To be sure, in our lower-level language courses there is lots of communication and interaction going on, but how good are we, at these levels, at providing students with rich and multimodal contexts of language use? How good are we at creating communities of practice, the kinds of "temporarily shared social worlds" that create mutuality as well as provide affordances for learning? How good are we at engaging students' ongoing negotiations of their social identities? (Walther, Ingebord. "Ecological Perspectives on Language Learning." ADFL Bulletin, Vol 38.3 and Vol. 39.1, Spring-Fall 2007.)I've been struggling with this a lot and wondering, as does Walther, about our textbooks, our language curricula, and, more generally, the notion of global education in the liberal arts. I highly recommend the article for its consideration of communities of practice in language classrooms and within the larger social context, including the politics (academic and national) that shape perceptions of languages.
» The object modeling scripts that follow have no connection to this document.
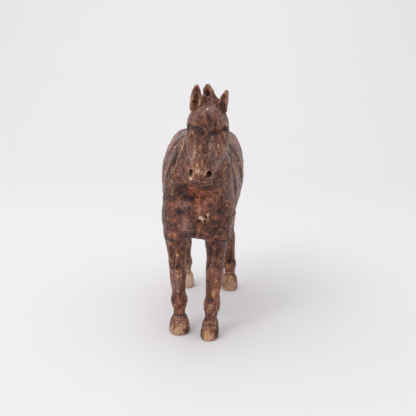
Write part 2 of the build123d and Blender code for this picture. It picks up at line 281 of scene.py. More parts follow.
SHAPE_GROOVES = [  # path, width, depth
    # the edge of the neck and shoulder, standing proud, with a trench close behind it
    ([(-15, -77, 229), (-21, -70, 218), (-28, -66, 201), (-35, -67, 183), (-39, -64, 166)], 6, -1.8),
    ([(-14, -67, 236), (-23, -59, 222), (-32, -55, 204), (-39, -54, 186), (-43, -51, 166)], 7.5, 5.4),
    ([(31, -78, 224), (35, -70, 213), (39, -60, 198), (43, -50, 180), (43, -58, 160)], 6, -1.8),
    ([(30, -66, 232), (36, -57, 220), (41, -48, 203), (45, -41, 184), (46, -44, 162)], 7.5, 5.4),
    # the shoulder blade's rear edge
    ([(-18, -30, 240), (-27, -20, 232), (-35, -18, 221), (-43, -18, 205), (-48, -20, 186)], 8, 3.6),
    ([(-16, -40, 238), (-27, -31, 227), (-35, -29, 214), (-42, -30, 196)], 6, -1.6),
    ([(24, -26, 240), (33, -14, 229), (41, -8, 215), (47, -5, 200), (51, -4, 184)], 8, 3.6),
    ([(24, -38, 237), (33, -26, 224), (40, -21, 210), (46, -17, 194)], 6, -1.6),
    # spine, hindquarters
    ([(3, -12, 245), (1, 30, 240), (0, 80, 243), (0, 118, 236)], 7, 1.0),
    ([(0, 132, 224), (0, 141, 200), (0, 138, 170), (0, 122, 148)], 8, 2.6),
    ([(30, 50, 236), (42, 58, 215), (47, 64, 190), (44, 70, 165)], 9, 1.6),
    ([(-30, 50, 236), (-42, 58, 215), (-47, 64, 190), (-44, 70, 165)], 9, 1.6),
    ([(2, -90, 170), (3, -93, 150), (1, -90, 126)], 6, 1.0),
]
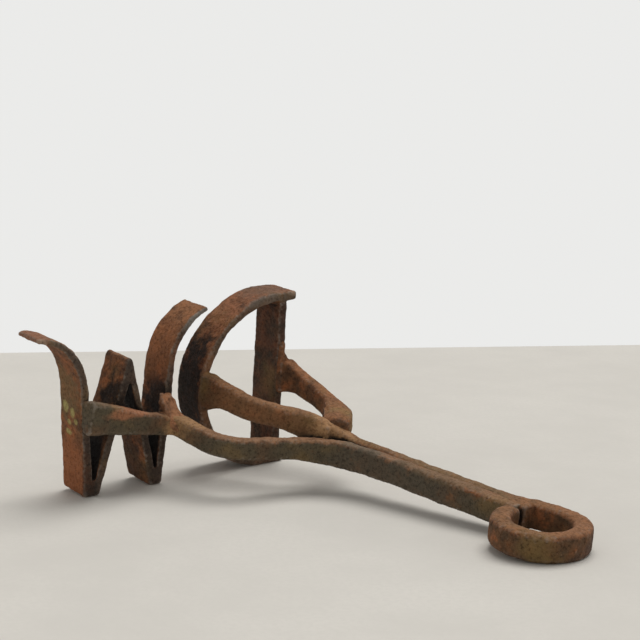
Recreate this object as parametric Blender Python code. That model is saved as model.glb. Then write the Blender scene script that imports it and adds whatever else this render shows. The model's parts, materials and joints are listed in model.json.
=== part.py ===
"""A small forged iron: a zigzag strip and a bow with an upright bar, set on edge side by side,
carried by a forked shank of two bars that ends in a rolled eye.

The iron is drawn in its own frame and then leaned so that it lies on the floor: x runs from
the front edges of the strips to the eye, y from the zigzag to the bow, z up from the strips' feet.
"""

import math

import bmesh
import bpy
from mathutils import Matrix, Vector

JOINT_GAP = 0.0003

# Flat bar of the figures, set on edge
STRIP_WIDTH = 0.032
STRIP_EDGE_BEVEL = 0.0009

# Zigzag: four legs, three folds, two curled ends
FIRST_FOOT_Y = 0.0048
FIRST_FOOT_SPREAD = 0.0053
FOOT_SPACING = 0.0563
SECOND_FOOT_SPREAD = 0.0038
PEAK_FROM_FIRST_FOOT = 0.0300
PEAK_HEIGHT = 0.1030
PEAK_CROSSING_BELOW_TOP = 0.0038
LEFT_LEG_THICKNESS = 0.0080
RISING_LEG_THICKNESS = 0.0070
FALLING_LEG_TOP_THICKNESS = 0.0046
FALLING_LEG_FOOT_THICKNESS = 0.0079
RIGHT_LEG_THICKNESS = 0.0062
FOLD_ROUNDING = 0.0016
FOLD_CORNER_CUT = 0.3
LEFT_LEG_TILT = math.radians(4.3)
RIGHT_LEG_TILT = math.radians(4.9)
LEFT_LEG_HEIGHT = 0.083
RIGHT_LEG_HEIGHT = 0.094
CURL_START_THICKNESS = 0.0068
CURL_TIP_THICKNESS = 0.0034
LEFT_CURL_RADIUS = 0.0530
LEFT_CURL_TIP_RADIUS = 0.0250
LEFT_CURL_TURN = math.radians(90)
RIGHT_CURL_RADIUS = 0.0480
RIGHT_CURL_TIP_RADIUS = 0.0480
RIGHT_CURL_TURN = math.radians(65)
CURL_STEPS = 9
STRAIGHT = 1e-5  # a bend smaller than this angle needs no mitre

# Bow and its upright bar
BOW_RADIUS = 0.0699
BOW_CENTRE_Z = 0.0680
BOW_TOE_TURN = math.radians(60)
BOW_THICKNESS = 0.0070
BOW_SHOULDER_THINNING = 0.0012
BOW_SHOULDER_DROP = 0.0012
BOW_FROM_SECOND_FOOT = 0.0405
BOW_STEPS = 20
BOW_TOE_STEPS = 12
UPRIGHT_THICKNESS = 0.0072
UPRIGHT_FROM_BOW_LEFT = 0.0742
TOP_OVERHANG = 0.0090
FOOT_OVERHANG = 0.0045

# Shank: two bars side by side, tapering a little towards the eye
FORK_LENGTH = 0.104
SHANK_FROM_BOW_LEFT = 0.0614
SHANK_HEADING = math.radians(4.4)
SHANK_LENGTH = 0.194
SHANK_Z = 0.0412
SHANK_BAR_WIDTH = 0.0095
SHANK_BAR_HEIGHT = 0.0194
SHANK_TAPER = 0.10

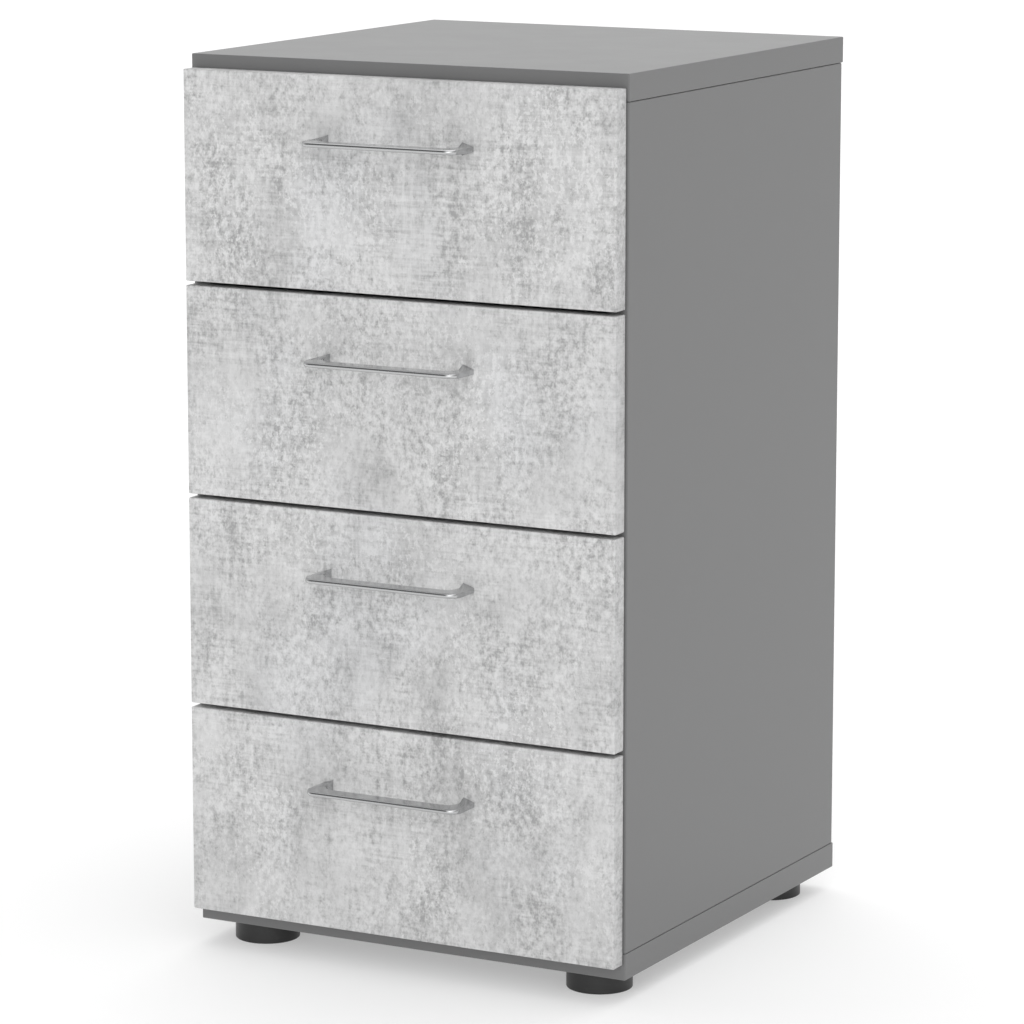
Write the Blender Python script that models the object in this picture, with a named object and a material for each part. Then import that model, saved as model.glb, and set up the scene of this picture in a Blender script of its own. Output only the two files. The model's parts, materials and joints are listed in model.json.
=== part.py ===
"""A free-standing four-drawer chest of melamine-faced board.

A graphite carcass of five boards stands on four round glide feet. It holds four equal drawers with
concrete-decor overlay fronts, bow handles, folded three-sided boxes and hardboard bottoms. Each
drawer runs on two roller runners: a C-shaped cabinet rail with a roller at its front end, and a
drawer rail with a roller at its rear end.

Units are metres. X runs along the width, -Y is the front and Z is up. The origin is on the floor,
under the middle of the chest's bounding box with its handles.
"""

import math

import bmesh
import bpy

# ---------------------------------------------------------------- fits
MESH_GAP = 0.0003  # left between pieces that touch
EDGE_CLEARANCE = 0.0005  # a panel's edge to the bottom of its groove

# ---------------------------------------------------------------- carcass
CARCASS_WIDTH = 0.400
CARCASS_DEPTH = 0.405  # the top and bottom panels, front edge to rear edge
CARCASS_HEIGHT = 0.7295
PANEL_THICKNESS = 0.022  # top and bottom panels
SIDE_THICKNESS = 0.016
BACK_THICKNESS = 0.0025
BACK_INSET = 0.002  # the back panel's edges to the outer faces of the sides
BOARD_EDGE_RADIUS = 0.0006

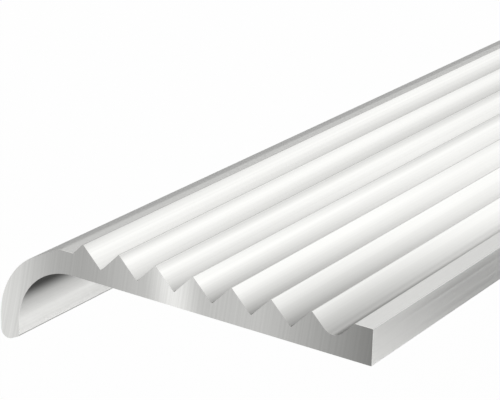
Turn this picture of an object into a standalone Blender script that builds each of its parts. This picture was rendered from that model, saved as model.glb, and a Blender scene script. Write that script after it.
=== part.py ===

I believe wholeheartedly that the skills one acquires while learning a language must go beyond communication, a fairly a-political notion of human interaction, and quickly introduce students to higher-level processes for organizing their experiences and the world. Certainly the communicative model allows for the introduction of individual experiences and multiple perspectives, but his alone is not enough. Textbooks and our general methods of teaching should allow space for addressing the larger questions raised by linguistic and social diversity. Class, race, gender and power rarely make it into our 100-level or 200-level courses, and this is a shame, for it contributes to the notion that language is a secondary tool and that language courses are merely grammar and multi-cultural tourism. (Of course, we are imperfect, and some of what we do fits this superficial stereotype.)
In a primarily mono-lingual culture such as we have in the U.S., students already realize, however faintly, that the very act of learning another (an Other's) language is political. Such an act, especially when it comes from personal agency rather than as a curricular requirement to be fulfilled, questions monolithic constructions of identity, family and nation. By acknowledging the inherent politics of our profession we can begin to construct a more solid framework of theories to share with out students, and by doing this we can capture the energy of inquiry and participation embedded in socially constructed knowledge. It dawns on me, though, that many of my colleagues would resist such a politics of language learning even as they would acknowledge its presence. The reason for this, I think, is such paradigm changes bring risk to departments institutionally as language departments begin to function more like a social science or as an engaged member of the humanities. Also, such paradigms will no doubt bring teachers to question their own assumptions about themselves, about their social class and the meaning of what they do.
We should do better, and we should start by asking more of our textbooks and ourselves.